◆ **Task to carry out**:
Below is a listing. Quote from it, exactly, the lines from the one containing "stone.free()" down to the one containing "floor and light.", both ends included, and nothing else.

◆ **Data lines**:
+ + +

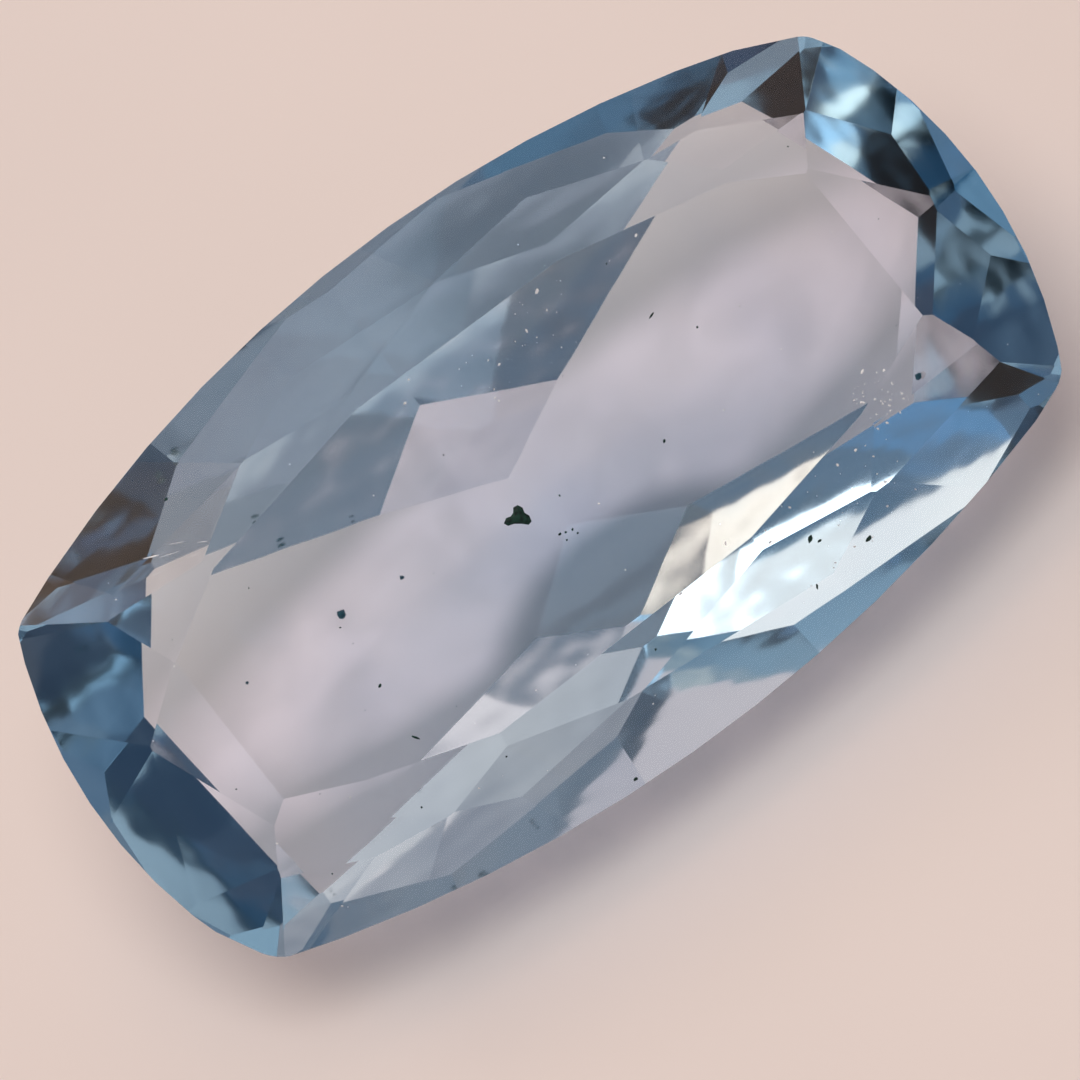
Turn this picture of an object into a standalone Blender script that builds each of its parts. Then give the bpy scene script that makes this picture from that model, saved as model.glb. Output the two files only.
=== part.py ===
"""A faceted fluorite gemstone: an elongated cushion cut that lies on the front main facet of its pavilion.

The stone is made as a lapidary cuts it: a preform is ground to the girdle's outline, then one flat facet
after another is cut, first the crown (table, stars, bezels, upper girdle), then the pavilion (mains, sides,
ends, lower girdle). The cutting lists are in millimetres and degrees, in the stone's own frame: +X along the
stone, +Y to its back, +Z out of the table, z = 0 at the girdle's upper edge. Azimuths run counterclockwise
from +X, seen from the table. A slope is a facet's angle to the table. The facets are hand cut, so no two
quarters are quite alike.
"""

from math import atan2, cos, degrees, radians, sin

import bmesh
import bpy
from mathutils import Matrix, Vector

MM = 0.001

# Girdle outline: arcs that run on into each other, each ground as a few flats tangent to it.
# The arc's centre and radius, the azimuths between which its flats face, and their number.
OUTLINE_ARCS = (
    ((0.00, -17.10), 22.15, 69.0, 111.0, 13),  # back side
    ((-7.70, 2.84), 0.78, 115.0, 152.0, 5),  # back left corner
    ((-0.75, -0.05), 8.26, 156.0, 203.0, 9),  # left end
    ((-7.45, -2.76), 0.93, 208.0, 248.0, 6),  # front left corner
    ((0.33, 20.87), 25.79, 252.0, 287.0, 13),  # front side
    ((7.54, -3.04), 0.78, 291.0, 329.0, 6),  # front right corner
    ((1.20, -0.03), 7.77, 333.0, 386.0, 10),  # right end
    ((7.67, 2.94), 0.60, 31.0, 65.0, 5),  # back right corner
)

BLOCK = (20.0, 12.0)
TABLE_HEIGHT = 1.16
GIRDLE_THICKNESS = 0.165
PAVILION_DEPTH = 4.70

# Crown stars start at the table's edge: azimuth, then the point (x, y) on that edge.
STAR_SLOPE = 18.0
STARS = (
    (101.0, -3.32, 2.61),
    (89.3, 0.50, 2.92),
    (77.4, 4.08, 2.56),
    (59.6, 6.12, 1.90),
    (2.2, 6.74, 0.07),
    (-69.0, 5.92, -1.79),
    (-79.0, 3.67, -2.40),
    (-89.3, -0.30, -2.69),
    (-107.8, -4.02, -2.36),
    (-114.2, -5.80, -1.70),
    (-179.0, -6.41, 0.00),
    (120.8, -5.70, 1.87),
)

# Crown bezels start on the stars, a little outside the table's corners: azimuth, slope, point (x, y).
BEZELS = (
    (108.0, 25.9, -5.26, 2.50),
    (95.0, 26.1, -1.40, 3.24),
    (83.2, 26.4, 2.73, 3.22),
    (68.0, 24.0, 6.12, 2.43),
    (13.6, 24.0, 6.94, 1.40),
    (-15.7, 28.0, 7.02, -1.45),
    (-72.2, 21.0, 5.26, -2.40),
    (-85.5, 25.5, 2.40, -2.94),
    (-95.5, 27.0, -2.98, -2.98),
    (-110.9, 22.0, -5.50, -2.61),
    (-172.0, 26.0, -6.86, -1.49),
    (159.4, 25.9, -6.61, 1.70),
)

# Upper girdle facets run from the outer tip of a star down to the girdle: the tip (x, y), their azimuths.
STAR_TIPS = (
    (-3.60, 3.39, (106.0, 100.0)),
    (0.74, 3.85, (92.5, 87.0)),
    (4.68, 3.36, (79.0, 74.0)),
    (7.32, 2.41, (66.0, 45.0, 22.0)),
    (8.15, 0.13, (6.0, -6.0)),
    (7.37, -2.84, (-22.0, -50.0, -68.0)),
    (4.71, -3.31, (-75.0, -80.0)),
    (-0.63, -3.59, (-88.0, -93.0)),
    (-4.43, -3.31, (-101.0, -106.0)),
    (-7.22, -2.45, (-112.0, -133.0, -158.0)),
    (-7.64, 0.50, (-174.0, 174.0)),
    (-6.94, 2.64, (160.0, 138.0, 113.0)),
)

# Pavilion mains meet at the keel, the short lowest edge, which runs across the stone.
KEEL_BACK = (-0.25, 0.55)
KEEL_FRONT = (0.08, -0.66)
END_MAIN_SLOPE = 22.5
BACK_MAIN_SLOPE = 42.6
RESTING_SLOPE = 32.0

# Side facets split the pavilion's long sides: azimuth, slope, the point (x, y) where one meets the mains.
PAVILION_SIDES = (
    (92.9, 45.0, -2.31, 1.37),
    (87.7, 45.0, 1.32, 1.40),
    (-103.0, 47.5, -1.49, -1.87),
    (-77.0, 47.5, 1.82, -1.65),
)

# End facets run from the end mains up to the girdle's lower edge: azimuth, slope.
PAVILION_ENDS = (
    (162.0, 43.5),
    (-170.0, 40.0),
    (18.0, 40.0),
    (-18.0, 41.0),
)

# Lower girdle facets are the steepest and touch the girdle's lower edge: their slope, their azimuths.
LOWER_GIRDLE = (
    (55.0, (114.0, 106.0, 98.0, 90.0, 82.0, 74.0, 66.0)),
    (55.0, (-114.0, -106.0, -98.0, -90.0, -82.0, -74.0, -66.0)),
    (50.0, (120.0, 145.0, 165.0, 175.0, -175.0, -165.0, -145.0, -120.0)),
    (50.0, (60.0, 35.0, 15.0, 5.0, -5.0, -15.0, -35.0, -60.0)),
)

BODY_COLOUR = (0.62, 0.78, 0.92, 1.0)
REFRACTIVE_INDEX = 1.434
WELD = 1e-5


def clear_scene():
    for old in list(bpy.data.objects):
        bpy.data.objects.remove(old, do_unlink=True)


def outline_flats():
    """The vertical planes tangent to the girdle's arcs."""
    flats = []
    for (x, y), radius, first, last, count in OUTLINE_ARCS:
        for step in range(count):
            a = radians(first + (last - first) * step / (count - 1))
            outward = Vector((cos(a), sin(a), 0.0))
            flats.append((Vector((x, y, 0.0)) + radius * outward, outward))
    return flats


def preform():
    """A block deep enough to hold the whole stone, ground to the girdle's outline."""
    stone = bmesh.new()
    depth = TABLE_HEIGHT + PAVILION_DEPTH
    middle = Matrix.Translation((0.0, 0.0, TABLE_HEIGHT - depth / 2))
    bmesh.ops.create_cube(stone, size=1.0, matrix=middle @ Matrix.Diagonal((*BLOCK, depth, 1.0)))
    for flat in outline_flats():
        cut(stone, flat)
    return stone


def crown_facet(azimuth, slope, point):
    a, s = radians(azimuth), radians(slope)
    return Vector(point), Vector((sin(s) * cos(a), sin(s) * sin(a), cos(s)))


def pavilion_facet(azimuth, slope, point):
    a, s = radians(azimuth), radians(slope)
    return Vector(point), Vector((sin(s) * cos(a), sin(s) * sin(a), -cos(s)))


def height_of(facet, x, y):
    point, normal = facet
    return point.z - (normal.x * (x - point.x) + normal.y * (y - point.y)) / normal.z


def crown_height(facets, x, y):
    return min(height_of(facet, x, y) for facet in facets)


def pavilion_height(facets, x, y):
    return max(height_of(facet, x, y) for facet in facets)


def girdle_point(outline, azimuth, z):
    """The point of the outline that reaches furthest towards the azimuth, at height z."""
    a = radians(azimuth)
    towards = Vector((cos(a), sin(a)))
    furthest = max(outline, key=towards.dot)
    return Vector((furthest.x, furthest.y, z))


def slope_to_girdle(outline, azimuth, x, y, z):
    """The slope of a facet that runs from (x, y, z) down to the girdle's upper edge."""
    a = radians(azimuth)
    edge = girdle_point(outline, azimuth, 0.0)
    run = cos(a) * (edge.x - x) + sin(a) * (edge.y - y)
    return degrees(atan2(z, run))


def crown_facets(outline):
    facets = [(Vector((0.0, 0.0, TABLE_HEIGHT)), Vector((0.0, 0.0, 1.0)))]
    facets += [crown_facet(azimuth, STAR_SLOPE, (x, y, TABLE_HEIGHT)) for azimuth, x, y in STARS]
    facets += [
        crown_facet(azimuth, slope, (x, y, crown_height(facets, x, y)))
        for azimuth, slope, x, y in BEZELS
    ]
    upper_girdle = []
    for x, y, azimuths in STAR_TIPS:
        z = crown_height(facets, x, y)
        for azimuth in azimuths:
            slope = slope_to_girdle(outline, azimuth, x, y, z)
            upper_girdle.append(crown_facet(azimuth, slope, (x, y, z)))
    return facets + upper_girdle


def pavilion_facets(outline):
    back = (*KEEL_BACK, -PAVILION_DEPTH)
    front = (*KEEL_FRONT, -PAVILION_DEPTH)
    along_keel = degrees(atan2(KEEL_BACK[1] - KEEL_FRONT[1], KEEL_BACK[0] - KEEL_FRONT[0]))
    facets = [
        pavilion_facet(along_keel + 90.0, END_MAIN_SLOPE, back),
        pavilion_facet(along_keel - 90.0, END_MAIN_SLOPE, back),
        pavilion_facet(90.0, BACK_MAIN_SLOPE, back),
        pavilion_facet(-90.0, RESTING_SLOPE, front),
    ]
    facets += [
        pavilion_facet(azimuth, slope, (x, y, pavilion_height(facets, x, y)))
        for azimuth, slope, x, y in PAVILION_SIDES
    ]
    lower_girdle = [(azimuth, slope) for slope, azimuths in LOWER_GIRDLE for azimuth in azimuths]
    facets += [
        pavilion_facet(azimuth, slope, girdle_point(outline, azimuth, -GIRDLE_THICKNESS))
        for azimuth, slope in [*PAVILION_ENDS, *lower_girdle]
    ]
    return facets


def cut(stone, facet):
    """Grinds away what stands outside the facet's plane, and closes the stone with the facet."""
    point, normal = facet
    geometry = stone.verts[:] + stone.edges[:] + stone.faces[:]
    found = bmesh.ops.bisect_plane(
        stone, geom=geometry, dist=WELD, plane_co=point, plane_no=normal, clear_outer=True
    )
    rim = [part for part in found["geom_cut"] if isinstance(part, bmesh.types.BMEdge)]
    open_rim = [edge for edge in rim if edge.is_boundary]
    if open_rim:
        bmesh.ops.contextual_create(stone, geom=open_rim)


def lay_down(gemstone):
    """Turns the stone onto its resting facet, with the middle of its footprint at the origin."""
    turn = Matrix.Rotation(radians(RESTING_SLOPE), 3, "X")
    places = [turn @ vert.co for vert in gemstone.data.vertices]
    low = Vector([min(place[axis] for place in places) for axis in range(3)])
    high = Vector([max(place[axis] for place in places) for axis in range(3)])
    gemstone.rotation_euler.x = radians(RESTING_SLOPE)
    gemstone.location = (-(low.x + high.x) / 2, -(low.y + high.y) / 2, -low.z)


def fluorite():
    material = bpy.data.materials.new("pale_blue_fluorite")
    material.use_nodes = True
    shader = material.node_tree.nodes["Principled BSDF"]
    shader.inputs["Base Color"].default_value = BODY_COLOUR
    shader.inputs["Metallic"].default_value = 0.0
    shader.inputs["Roughness"].default_value = 0.02
    shader.inputs["IOR"].default_value = REFRACTIVE_INDEX
    shader.inputs["Transmission Weight"].default_value = 1.0
    return material


def build_gemstone():
    stone = preform()
    outline = [vert.co.xy for vert in stone.verts]
    for facet in crown_facets(outline) + pavilion_facets(outline):
        cut(stone, facet)
    bmesh.ops.recalc_face_normals(stone, faces=stone.faces)
    bmesh.ops.scale(stone, vec=(MM, MM, MM), verts=stone.verts)
    mesh = bpy.data.meshes.new("gemstone")
    stone.to_mesh(mesh)
    stone.free()
    mesh.materials.append(fluorite())
    gemstone = bpy.data.objects.new("gemstone", mesh)
    bpy.context.scene.collection.objects.link(gemstone)
    lay_down(gemstone)


clear_scene()
build_gemstone()
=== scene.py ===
"""Looks of the faceted fluorite gemstone: the cut stone with softened edges, its dust, a floor and light.

The stone's own axes are ALONG it, to its BACK, and OUT of its table. Places on the stone are given as (u, v)
in steps of PIXEL, from the middle of its girdle: u along it, v towards its front. Places on the floor are in
millimetres, and directions of light are azimuth and elevation in degrees, counterclockwise from +X.
"""

import math
import random

import bmesh
import bpy
from mathutils import Matrix, Vector
from mathutils.bvhtree import BVHTree

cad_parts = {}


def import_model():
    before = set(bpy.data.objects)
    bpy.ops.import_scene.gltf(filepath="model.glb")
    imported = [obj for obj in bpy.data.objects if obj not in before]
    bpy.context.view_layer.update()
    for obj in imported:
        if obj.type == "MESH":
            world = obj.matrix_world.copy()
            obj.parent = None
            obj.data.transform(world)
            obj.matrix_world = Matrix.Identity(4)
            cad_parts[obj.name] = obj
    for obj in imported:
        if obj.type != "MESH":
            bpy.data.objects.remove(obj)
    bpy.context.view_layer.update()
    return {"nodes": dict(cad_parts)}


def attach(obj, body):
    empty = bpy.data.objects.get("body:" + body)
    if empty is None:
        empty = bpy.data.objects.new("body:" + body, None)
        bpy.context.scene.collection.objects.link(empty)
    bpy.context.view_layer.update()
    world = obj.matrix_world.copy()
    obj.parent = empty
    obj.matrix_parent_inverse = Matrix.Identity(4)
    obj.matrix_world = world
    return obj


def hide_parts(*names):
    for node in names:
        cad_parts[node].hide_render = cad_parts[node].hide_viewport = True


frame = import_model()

MM = 0.001
TILT = math.radians(32.0)  # the table leans this far towards -Y
PIXEL = 0.016529  # millimetres of the stone to a pixel of the 1080 x 1080 picture
PICTURE = 1080

TURN = Matrix.Rotation(TILT, 3, "X")
ALONG, BACK, OUT = TURN @ Vector((1, 0, 0)), TURN @ Vector((0, 1, 0)), TURN @ Vector((0, 0, 1))
ORIGIN = MM * Vector((0.0167, -0.0944, 4.3356))  # the centre of the girdle's upper plane


def set_socket(node, name, value):
    node.inputs[name].default_value = value


def place_in_scene(name, data):
    made = bpy.data.objects.new(name, data)
    bpy.context.scene.collection.objects.link(made)
    return made


def into_mesh(shape, name):
    made = bpy.data.meshes.new(name)
    shape.to_mesh(made)
    shape.free()
    return made


def material(name):
    made = bpy.data.materials.new(name)
    made.use_nodes = True
    return made, made.node_tree, made.node_tree.nodes["Principled BSDF"]


def link(tree, source, output, target, socket):
    tree.links.new(source.outputs[output], target.inputs[socket])


def noise(tree, place, scale, detail, roughness=0.5, distortion=0.0):
    made = tree.nodes.new("ShaderNodeTexNoise")
    set_socket(made, "Scale", scale)
    set_socket(made, "Detail", detail)
    set_socket(made, "Roughness", roughness)
    set_socket(made, "Distortion", distortion)
    tree.links.new(place, made.inputs["Vector"])
    return made


def ramp(tree, source, stops):
    """A colour ramp on a 0 to 1 value: stops are (position, colour)."""
    made = tree.nodes.new("ShaderNodeValToRGB")
    for element, (position, colour) in zip(made.color_ramp.elements, stops):
        element.position = position
        element.color = (*colour, 1.0)
    tree.links.new(source, made.inputs["Fac"])
    return made


def roughen(tree, shader, height, strength, depth):
    """Bumps on the shader's surface, depth in metres where the height is 1."""
    bump = tree.nodes.new("ShaderNodeBump")
    set_socket(bump, "Strength", strength)
    set_socket(bump, "Distance", depth)
    link(tree, height, "Fac", bump, "Height")
    link(tree, bump, "Normal", shader, "Normal")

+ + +

◆ **Task solution**:
    stone.free()
    mesh.materials.append(fluorite())
    gemstone = bpy.data.objects.new("gemstone", mesh)
    bpy.context.scene.collection.objects.link(gemstone)
    lay_down(gemstone)


clear_scene()
build_gemstone()
=== scene.py ===
"""Looks of the faceted fluorite gemstone: the cut stone with softened edges, its dust, a floor and light.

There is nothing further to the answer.